Publicité

Chuy, l'homme «loup-garou» mexicain qui voulait se sentir heureux

1 octobre 2015, 10:10

Par

Partager cet article

Facebook X WhatsApp

Chuy, l'homme «loup-garou» mexicain qui voulait se sentir heureux
Jesus Aceves, surnommé Chuy, souffre d'une maladie très rare, l'hypertrichose ou "syndrome du loup-garou": son visage est recouvert de poils. 
 
"Pourquoi Dieu m'a fait ainsi? Pourquoi je ne suis pas comme les autres?", se demande depuis l'enfance ce Mexicain.   
 
A l'école, il a enduré les moqueries, les coups, certains lui tiraient les poils du visage pour s'amuser.
 
A l'âge de 13 ans, il s'est réfugié dans l'alcool et a commencé à travailler dans un cirque avec deux de ses cousins qui souffrent de cette même mutation génétique.
 
Seulement une cinquantaine de cas d'hypertrichose auraient été répertoriés dans le monde au cours de l'histoire. 
 
Treize de ces cas - sept hommes et six femmes - appartiennent à une même famille, originaire de Loreto, dans l'Etat de Zacatecas (centre du Mexique).
 
Ils ne souffrent d'aucun autre symptôme que cette pilosité qui recouvre leur visage, mais pour eux, faire les courses, aller au travail, se faire des amis ou trouver l'âme sœur s'avère très difficile.
 
"Cela ne devrait pas être comme ça, mais hélas, c'est la réalité. On ne te donne pas d'opportunités, simplement parce que tu es différent", explique à l'AFP cet homme à la voix chaude.

- Une vie de cirque -

Sans diplôme et avec un visage qui lui fermait les portes, Chuy n'a trouvé d'autre issue que de s'employer dans des cirques, payé à peine 8 dollars par jour.
 
Il a ainsi notamment travaillé au "Cirque des horreurs" à Londres.
 
Cette vie de cirque, durant plus de vingt ans, lui a porté préjudice, sapant toute estime de soi, selon lui, "mais je ne m'en suis rendu compte que plus tard parce qu'au début c'était bien". 
 
C'est là qu'il a rencontré sa femme, qui ne souffre pas de la même maladie, avec laquelle il a eu une fille de 13 ans qui, elle, a hérité de cette hypertrichose.   
 
"J'ai eu de la chance, nous sommes bien ensemble", dit Chuy, qui depuis plusieurs mois ramasse des bouteilles et des cartons dans la rue.
 
Pour les hommes, cette maladie est un problème, mais pour les femmes, c'est encore pire.
 
Sans doute face à la difficulté d'assumer leur paternité, leur conjoint les abandonne lorsqu'elles tombent enceintes, comme le montre le documentaire "Chuy, el hombre lobo" ("Chuy, l'homme-loup") de la réalisatrice mexicaine Eva Aridjis, qui a passé une année et demi à suivre cette famille, espérant ainsi faire évoluer les consciences. 
 
Pour les Mexicains, le cas de Chuy rappelle inévitablement la triste histoire de Julia Pastrana, une femme d'une ethnie indigène de Sinaloa (nord) souffrant de cette maladie génétique et aux traits simiesques, qui fut exhibée en Europe au 19e siècle comme la "femme singe" ou la "femme la plus laide du monde". 
 
Son corps fut embaumé et exposé en Norvège dans une exposition de "cas étranges". Ce n'est qu'en 2013 que son corps a pu être enterré dans sa terre natale.

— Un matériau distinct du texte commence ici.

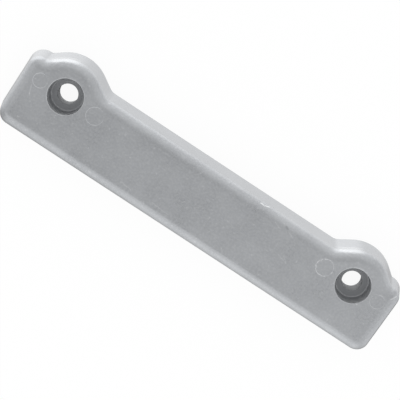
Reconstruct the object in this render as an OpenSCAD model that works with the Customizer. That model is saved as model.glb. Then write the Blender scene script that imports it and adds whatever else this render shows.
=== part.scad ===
// Sacrificial anode for a boat's drive: one zinc casting, bolted down flat.
// A straight bar carries two lobes along one long edge, one at each fixing hole.
// All sizes are in millimetres. The back face lies on the XY plane, the middle
// of the line between the two fixing holes is the origin, and the lobes are on +Y.

/* [Bar] */
// Distance between the two fixing holes
hole_spacing = 165; // [120:1:260]
// Distance from a fixing hole to the nearer end of the bar
end_margin = 25; // [23:0.5:40]
// Width of the bar between the lobes, at the back face
bar_width = 40; // [34:0.5:70]
// Distance from the line of holes to the bar's edge on the lobe side
edge_offset = 11.1; // [6:0.1:15]
// Thickness from the back face to the front face
thickness = 19; // [14:0.5:30]
// Rounding of the upright corners on the plain side, at the back face
corner_r = 7.8; // [2:0.1:12]
// Rounding of the upright corners on the lobe side, at the back face
lobe_corner_r = 7; // [2:0.1:7.5]

/* [Casting] */
// Lean of the side walls, in degrees from upright
wall_draft = 6; // [1:0.5:8]
// Rounding of the edge around the front face
edge_r = 5.5; // [3:0.1:7]

/* [Lobes] */
// How far a lobe stands out from the bar's edge
lobe_reach = 7.6; // [5:0.1:9.5]
// Rounding of a lobe's crown
crown_r = 19.5; // [12:0.5:24]
// How far the crown's middle lies outboard of its fixing hole
crown_shift = 0.5; // [0:0.1:1]
// Slope of a lobe's flank towards the middle of the bar, in degrees
flank_in = 32.5; // [28:0.5:50]
// Slope of a lobe's flank towards the end of the bar, in degrees
flank_out = 38; // [34:0.5:50]
// Rounding where the inner flank meets the bar's edge
root_in_r = 6; // [0.5:0.5:14]
// Rounding where the outer flank meets the bar's edge
root_out_r = 1.5; // [0.5:0.5:6]

/* [Fixing holes] */
// Diameter of the bolt hole
bolt_d = 10; // [6:0.1:12]
// Diameter of the flat seat for the bolt's washer
seat_d = 16.6; // [14:0.1:18]
// Depth of the seat below the front face
pocket_depth = 9.7; // [4:0.1:11]
// Lean of the pocket's wall, in degrees from upright
pocket_draft = 2.8; // [0.5:0.1:5]
// Rounding between the seat and the pocket's wall
seat_round = 0.6; // [0.2:0.1:1.5]
// Rounding of the pocket's mouth
mouth_round = 0.4; // [0.2:0.1:1]

/* [Ejector marks] */
// Diameter of the mark on the inner side of each pocket
inner_mark_d = 9; // [5:0.1:12]
// Diameter of the mark on the outer side of each pocket
outer_mark_d = 7.4; // [4:0.1:8]
// Distance from the pocket's mouth to the inner mark
inner_mark_gap = 2.9; // [1:0.1:10]
// Distance from the pocket's mouth to the outer mark
outer_mark_gap = 1.2; // [0.8:0.1:3]
// Depth of the marks
mark_depth = 0.2; // [0.1:0.05:0.5]

/* [Hidden] */
$fn = 96;
// How far a cutting tool runs past the face that it cuts
overrun = 1;
// Smallest rounding left on a corner as the outline shrinks towards the front face
least_r = 0.5;
// Share of an edge's length that the roundings at its two ends may take
rounded_share = 0.97;
// Angle between neighbouring points on a round stretch of the outline
outline_step = 5;
// Number of facets across the rounded front edge
edge_steps = 10;
// Number of facets across the small roundings inside a pocket
round_steps = 5;
zinc_grey = [0.62, 0.63, 0.65];

hole_x = hole_spacing / 2;
end_x = hole_x + end_margin;
crown_x = hole_x + crown_shift;
plain_edge_y = edge_offset - bar_width;
crown_y = edge_offset + lobe_reach - crown_r;
seat_z = thickness - pocket_depth;
mouth_r = seat_d / 2 + pocket_depth * tan(pocket_draft);

// Distance along the bar from a crown's middle to where a flank of slope a meets the bar's edge
function foot(a) = (crown_r / cos(a) - crown_r + lobe_reach) / tan(a);

// The lobe's two flanks, drawn on as straight lines, cross here
apex_tilt = (flank_out - flank_in) / 2;
apex_reach = crown_r / cos((flank_in + flank_out) / 2);
apex = [crown_x + apex_reach * sin(apex_tilt), crown_y + apex_reach * cos(apex_tilt)];

// Sharp corners of the outline at the back face, each as x, y and its rounding.
// They run anticlockwise: the end and the lobe on +X first, then their mirror images.
right_end = [
    [end_x, plain_edge_y, corner_r],
    [end_x, edge_offset, lobe_corner_r]
];
right_lobe = [
    [crown_x + foot(flank_out), edge_offset, root_out_r],
    [apex[0], apex[1], crown_r],
    [crown_x - foot(flank_in), edge_offset, root_in_r]
];
function mirrored(list) = [for (i = [len(list) - 1:-1:0]) [-list[i][0], list[i][1], list[i][2]]];
corners = concat(right_end, right_lobe, mirrored(right_lobe), mirrored(right_end));
corner_count = len(corners);

function after(i) = (i + 1) % corner_count;
function before(i) = (i + corner_count - 1) % corner_count;
function place(i) = [corners[i][0], corners[i][1]];
// A quarter turn to the left, which points from an edge into the bar
function inward(u) = [-u[1], u[0]];
function turned(u, a) = [u[0] * cos(a) - u[1] * sin(a), u[0] * sin(a) + u[1] * cos(a)];

// Direction of the edge that leaves each corner, and the turn made at each corner
headings = [
    for (i = [0:corner_count - 1]) (place(after(i)) - place(i)) / norm(place(after(i)) - place(i))
];
turns = [
    for (i = [0:corner_count - 1])
        let (u = headings[before(i)], v = headings[i])
        atan2(u[0] * v[1] - u[1] * v[0], u * v)
];
// Movement of each corner when all edges move inward by 1 mm
miters = [
    for (i = [0:corner_count - 1])
        let (u = inward(headings[before(i)]), v = inward(headings[i]))
        (u + v) / (1 + u * v)
];

// Corner, rounding and the length of edge that the rounding takes, at an inset d.
// An outward corner's rounding shrinks with the inset and an inward one's grows,
// so that the insets are true offsets of one another.
function corner_at(i, d) = place(i) + d * miters[i];
function radius_at(i, d) = max(corners[i][2] - sign(turns[i]) * d, least_r);
function tangent_at(i, d) = radius_at(i, d) * tan(abs(turns[i]) / 2);
// How often the two roundings of an edge fit into their share of its length
function room_at(i, d) =
    rounded_share * norm(corner_at(after(i), d) - corner_at(i, d))
    / (tangent_at(i, d) + tangent_at(after(i), d));
function fitted_radius(i, d) = radius_at(i, d) * min(1, room_at(i, d), room_at(before(i), d));

// Points of the outline at an inset d
function outline(d) = [
    for (i = [0:corner_count - 1])
        let (
            side = sign(turns[i]),
            r = fitted_radius(i, d),
            centre = corner_at(i, d) + side * r * miters[i],
            first = inward(headings[before(i)]),
            steps = ceil(abs(turns[i]) / outline_step)
        )
        for (k = [0:steps]) centre - side * r * turned(first, turns[i] * k / steps)
];

// Section through the side: inset and height, up the leaning wall and over the rounded edge
wall_top = thickness - edge_r * (1 - sin(wall_draft));
edge_centre = wall_top * tan(wall_draft) + edge_r * cos(wall_draft);
side_section = concat(
    [[0, 0]],
    [
        for (k = [0:edge_steps])
            let (a = wall_draft + (90 - wall_draft) * k / edge_steps)
            [edge_centre - edge_r * cos(a), thickness - edge_r + edge_r * sin(a)]
    ]
);

// The hubs that a flat face is fanned from, at inset d and height z: one in the bar's middle
// and one at the foot of each lobe's crown. A single fan would cross the hollow beside a lobe.
function hubs(d, z) = [
    [0, (plain_edge_y + edge_offset) / 2, z],
    [crown_x, edge_offset - d, z],
    [-crown_x, edge_offset - d, z]
];
// Which of these hubs serves each corner, and each point of the outline
corner_hubs = concat(
    [for (c = right_end) 0],
    [for (c = right_lobe) 1],
    [for (c = right_lobe) 2],
    [for (c = right_end) 0]
);
point_hubs = [
    for (i = [0:corner_count - 1])
        for (k = [0:ceil(abs(turns[i]) / outline_step)]) corner_hubs[i]
];
per_ring = len(point_hubs);

// Flat face across a ring of the loft, from the numbers of its first point and its first hub
function cap_faces(ring, hub) = [
    for (k = [0:per_ring - 1])
        let (
            next = (k + 1) % per_ring,
            here = point_hubs[k],
            there = point_hubs[next]
        )
        each concat(
            [[hub + (here == there ? here : 0), ring + k, ring + next]],
            // Where a lobe ends or starts, its hub is joined to the bar's
            here != there && here > 0 ? [[hub, hub + here, ring + k]] : [],
            here != there && there > 0 ? [[hub, ring + next, hub + there]] : []
        )
];
function flipped(faces) = [for (f = faces) [f[2], f[1], f[0]]];

// The solid bar with its lobes: the outline carried up the side section, ring on ring
module drafted_bar() {
    rings = len(side_section);
    ring_points = [
        for (s = side_section)
            for (p = outline(s[0])) [p[0], p[1], s[1]]
    ];
    last_ring = (rings - 1) * per_ring;
    front = side_section[rings - 1];
    back_hubs = hubs(0, 0);
    front_hubs = hubs(front[0], front[1]);
    back_hub = rings * per_ring;
    front_hub = back_hub + len(back_hubs);
    sides = [
        for (r = [0:rings - 2], k = [0:per_ring - 1])
            let (here = r * per_ring, n = (k + 1) % per_ring)
            [here + k, here + per_ring + k, here + per_ring + n, here + n]
    ];
    polyhedron(
        points = concat(ring_points, back_hubs, front_hubs),
        faces = concat(cap_faces(0, back_hub), sides, flipped(cap_faces(last_ring, front_hub))),
        convexity = 4
    );
}

// Pocket for a bolt head and washer, turned about the hole's axis, with the bolt hole below it
module fixing_hole() {
    // The rounding at the seat touches the seat and the leaning wall
    seat_reach = seat_round * tan((90 - pocket_draft) / 2);
    seat_centre = [seat_d / 2 - seat_reach, seat_z + seat_round];
    seat_arc = [
        for (k = [0:round_steps])
            let (a = -90 + (90 - pocket_draft) * k / round_steps)
            seat_centre + seat_round * [cos(a), sin(a)]
    ];
    // The rounding at the mouth touches the leaning wall and the front face
    mouth_reach = mouth_round * tan((90 - pocket_draft) / 2);
    mouth_centre = [mouth_r + mouth_reach, thickness - mouth_round];
    mouth_arc = [
        for (k = [0:round_steps])
            let (a = 180 - pocket_draft - (90 - pocket_draft) * k / round_steps)
            mouth_centre + mouth_round * [cos(a), sin(a)]
    ];
    rotate_extrude()
        polygon(concat(
            [[0, seat_z]],
            seat_arc,
            mouth_arc,
            [[mouth_centre[0], thickness + overrun], [0, thickness + overrun]]
        ));
    translate([0, 0, -overrun])
        cylinder(h = seat_z + 2 * overrun, d = bolt_d);
}

// Shallow round marks left by the mould's ejector pins, one on each side of a pocket
module ejector_marks() {
    mouth_edge = mouth_r + mouth_round;
    for (mark = [[-1, inner_mark_gap, inner_mark_d], [1, outer_mark_gap, outer_mark_d]])
        translate([mark[0] * (mouth_edge + mark[1] + mark[2] / 2), 0, thickness - mark_depth])
            cylinder(h = mark_depth + overrun, d = mark[2]);
}

module anode_casting() {
    color(zinc_grey)
        difference() {
            drafted_bar();
            for (side = [0, 1])
                mirror([side, 0, 0])
                    translate([hole_x, 0, 0]) {
                        fixing_hole();
                        ejector_marks();
                    }
        }
}

anode_casting();
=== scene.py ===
from math import ceil, cos, pi, radians, sin, tan

import bmesh
import bpy
import numpy as np
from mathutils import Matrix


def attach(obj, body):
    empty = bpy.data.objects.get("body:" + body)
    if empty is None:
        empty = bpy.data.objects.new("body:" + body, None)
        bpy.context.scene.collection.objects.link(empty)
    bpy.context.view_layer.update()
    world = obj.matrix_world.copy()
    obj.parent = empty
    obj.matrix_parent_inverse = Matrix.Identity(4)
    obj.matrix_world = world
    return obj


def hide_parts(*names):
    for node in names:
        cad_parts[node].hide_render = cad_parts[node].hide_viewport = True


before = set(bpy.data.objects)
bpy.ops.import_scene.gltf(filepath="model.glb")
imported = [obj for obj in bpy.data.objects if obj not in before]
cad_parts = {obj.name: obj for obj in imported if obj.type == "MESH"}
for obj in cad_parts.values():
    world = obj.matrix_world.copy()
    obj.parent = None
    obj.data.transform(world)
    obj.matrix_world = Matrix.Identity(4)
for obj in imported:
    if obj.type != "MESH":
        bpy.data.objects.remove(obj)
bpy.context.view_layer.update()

print("frame loaded")


# Meshes from grids of points

def gridFaces(rows, columns, closed):
    # Quads between neighbouring points of a grid, row by row: corner = row * columns + column.
    # A closed grid joins its last column to its first.
    across = columns if closed else columns - 1
    r, k = np.meshgrid(np.arange(rows - 1), np.arange(across), indexing="ij")
    a, b = r * columns + k, r * columns + (k + 1) % columns
    return np.stack([a, b, b + columns, a + columns], -1).reshape(-1, 4)


def meshFromGrids(name, grids, weld):
    # One closed mesh from several grids that share their borders, each given as its points and
    # whether it is closed
    points, faces, first = [], [], 0
    for grid, closed in grids:
        faces.append(gridFaces(grid.shape[0], grid.shape[1], closed) + first)
        points.append(grid.reshape(-1, 3))
        first += len(points[-1])
    mesh = bpy.data.meshes.new(name)
    mesh.from_pydata(np.concatenate(points), [], np.concatenate(faces).tolist())
    shell = bmesh.new()
    shell.from_mesh(mesh)
    bmesh.ops.remove_doubles(shell, verts=shell.verts, dist=weld)
    bmesh.ops.dissolve_degenerate(shell, edges=shell.edges, dist=weld)
    bmesh.ops.recalc_face_normals(shell, faces=shell.faces)
    shell.to_mesh(mesh)
    shell.free()
    piece = bpy.data.objects.new(name, mesh)
    bpy.context.scene.collection.objects.link(piece)
    return piece


def turned(v, angle):
    # The vectors v turned anticlockwise: (x cos a - y sin a, x sin a + y cos a)
    c, s = np.cos(angle), np.sin(angle)
    return np.stack([c * v[..., 0] - s * v[..., 1], s * v[..., 0] + c * v[..., 1]], -1)


# The bar with its two lobes

casting = dict(
    holeSpacing=0.165,  # between the two fixing holes
    endMargin=0.025,  # from a hole to the nearer end
    plainEdge=-0.0289,  # y of the long edge without lobes
    lobeEdge=0.0111,  # y of the long edge that carries the lobes
    thickness=0.019,
    plainCornerR=0.0078,
    lobeCornerR=0.007,
    draft=radians(6),
    edgeR=0.0055,  # rounding around the front face
    backR=0.0003,  # small break around the back face
    lobeReach=0.0076,
    crownR=0.0195,
    crownShift=0.0005,
    flankIn=radians(32.5),
    flankOut=radians(38),
    rootInR=0.006,
    rootOutR=0.0015,
    leastR=0.0005,  # smallest rounding left as the outline shrinks
    roundedShare=0.97,  # share of an edge that its two roundings may take
    arcStep=radians(3),
    straightStep=0.0015,
    endRows=22,
    wallRows=8,
    edgeRows=22,
    backRows=4,
    sag=0.00004,  # unevenness of the cast skin
    sagWaves=(0.071, 0.043, 0.027, 0.019),
    sagSeed=7,
    edgeSag=0.00005,  # and of its rounded front edge
    edgeWaves=(0.0127, 0.0091, 0.0073, 0.0058, 0.0047),
    edgeSeed=11,
    sharpAngle=radians(32),  # edges steeper than this stay sharp
    weld=1e-6,
)


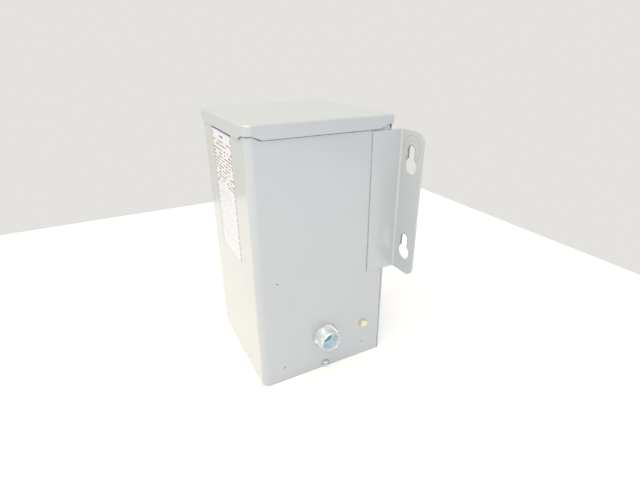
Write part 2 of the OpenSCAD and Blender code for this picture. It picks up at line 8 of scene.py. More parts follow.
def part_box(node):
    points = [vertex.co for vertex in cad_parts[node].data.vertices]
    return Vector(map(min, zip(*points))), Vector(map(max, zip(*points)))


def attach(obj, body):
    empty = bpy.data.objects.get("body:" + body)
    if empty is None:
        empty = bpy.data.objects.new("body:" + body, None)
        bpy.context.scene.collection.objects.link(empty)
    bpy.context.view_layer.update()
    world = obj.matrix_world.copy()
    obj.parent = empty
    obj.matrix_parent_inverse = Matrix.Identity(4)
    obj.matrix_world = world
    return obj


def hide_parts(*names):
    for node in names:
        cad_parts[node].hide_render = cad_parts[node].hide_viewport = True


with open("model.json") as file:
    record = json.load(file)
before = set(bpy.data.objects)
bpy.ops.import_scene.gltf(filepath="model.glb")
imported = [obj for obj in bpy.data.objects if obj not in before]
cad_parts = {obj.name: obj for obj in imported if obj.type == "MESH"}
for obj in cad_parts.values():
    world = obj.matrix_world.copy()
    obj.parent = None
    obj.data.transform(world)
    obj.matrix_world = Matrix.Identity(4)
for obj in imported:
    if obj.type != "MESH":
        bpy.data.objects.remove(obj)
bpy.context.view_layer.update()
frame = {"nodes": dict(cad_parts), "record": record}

# Sizes in metres, read from the frame where a node gives them
MM = 0.001
CASE_LOW, CASE_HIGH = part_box("case_wrap")
PANEL_LOW, PANEL_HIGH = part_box("back_panel")
LID_LOW, LID_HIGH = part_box("top_lid")
LABEL_LOW, LABEL_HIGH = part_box("label")
CASE_SIDE = CASE_HIGH[0]
CASE_BACK = PANEL_HIGH[1]
SKIRT_EDGE = 350.5 * MM
SKIRT_RISE = 5 * MM
SKIRT_FLAT = 9.9 * MM
SKIRT_SLOPE_START = CASE_SIDE - 19.6 * MM
SKIRT_SLOPE_END = CASE_SIDE - 7.6 * MM
CONNECTOR_LOW, CONNECTOR_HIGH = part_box("connector_body")
CONNECTOR_Z = (CONNECTOR_LOW[2] + CONNECTOR_HIGH[2]) / 2
BRACKET_LOW, BRACKET_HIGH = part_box("bracket_right")
GROUND_LOW, GROUND_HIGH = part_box("ground_screw")
GROUND_Y = (GROUND_LOW[1] + GROUND_HIGH[1]) / 2
GROUND_Z = (GROUND_LOW[2] + GROUND_HIGH[2]) / 2
COVER_SCREW_Z = sum(corner[2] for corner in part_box("cover_screw_right")) / 2
BRACKET_SHEET = 2.5 * MM
FLANGE_FRONT = BRACKET_HIGH[1] - BRACKET_SHEET
KEYHOLE_X = CASE_SIDE + 23.6 * MM
UPPER_SLOT_Z = BRACKET_HIGH[2] - 24.5 * MM
LOWER_SLOT_Z = BRACKET_LOW[2] + 52.5 * MM
SLOT_RADIUS = 6.5 * MM
ENTRY_RADIUS = 11.25 * MM
KEYHOLE_RISE = 20.4 * MM
PAINT_RADIUS = 0.3 * MM
WELD_MARK_Y = 65.5 * MM
WELD_MARK_Z = 23.3 * MM

# The photograph's view: where the camera stands and how it is turned
CAMERA_PLACE = Vector((0.5356, -0.2322, 0.4366))
CAMERA_AZIMUTH = math.radians(62.72)
CAMERA_ELEVATION = math.radians(24.41)
CAMERA_ROLL = math.radians(-0.38)
CAMERA_LENS = 23.04

# Edges of the white table top, and how far the floor goes on past them in the wall's tone
TABLE_LEFT = -0.75
TABLE_REAR = 0.731
FLOOR_REACH = 9.0

# Colours
BLACK = (0.0, 0.0, 0.0)
PAINT_GREY = (0.595, 0.632, 0.648)
PAINT_RUBBED = (0.74, 0.76, 0.77)
PAINT_SPOT = (0.72, 0.71, 0.66)
# dark of the paint chips, also used for painted shade on the walls
CHIP_AND_SHADE_DARK = (0.17, 0.165, 0.16)
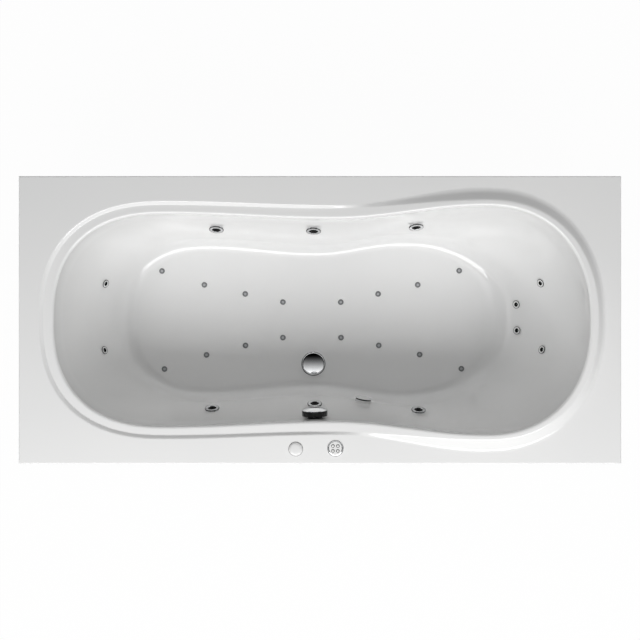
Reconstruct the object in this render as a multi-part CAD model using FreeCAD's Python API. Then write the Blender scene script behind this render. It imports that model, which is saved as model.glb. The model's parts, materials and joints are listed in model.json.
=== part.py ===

- 'Je veux me sentir heureux' -

Assis sur un banc dans un quartier à la mode de Mexico, Chuy semble aujourd'hui indifférent aux regards des joggers qui ralentissent pour l'observer.
 
Fatigué des moqueries et de la discrimination, il a décidé d'assumer sa condition et laisser de côté l'alcool. 
 
Il avait pour habitude de marcher en se cachant le visage avec les mains. Aujourd'hui il affronte les regards, sans complexe.
 
"J'en ai eu assez de me sentir mal. Je suis l'égal des autres et je veux me sentir heureux". 
 
"Si Dieu nous a fait tous différents, c'est pour une bonne raison", conclut-il.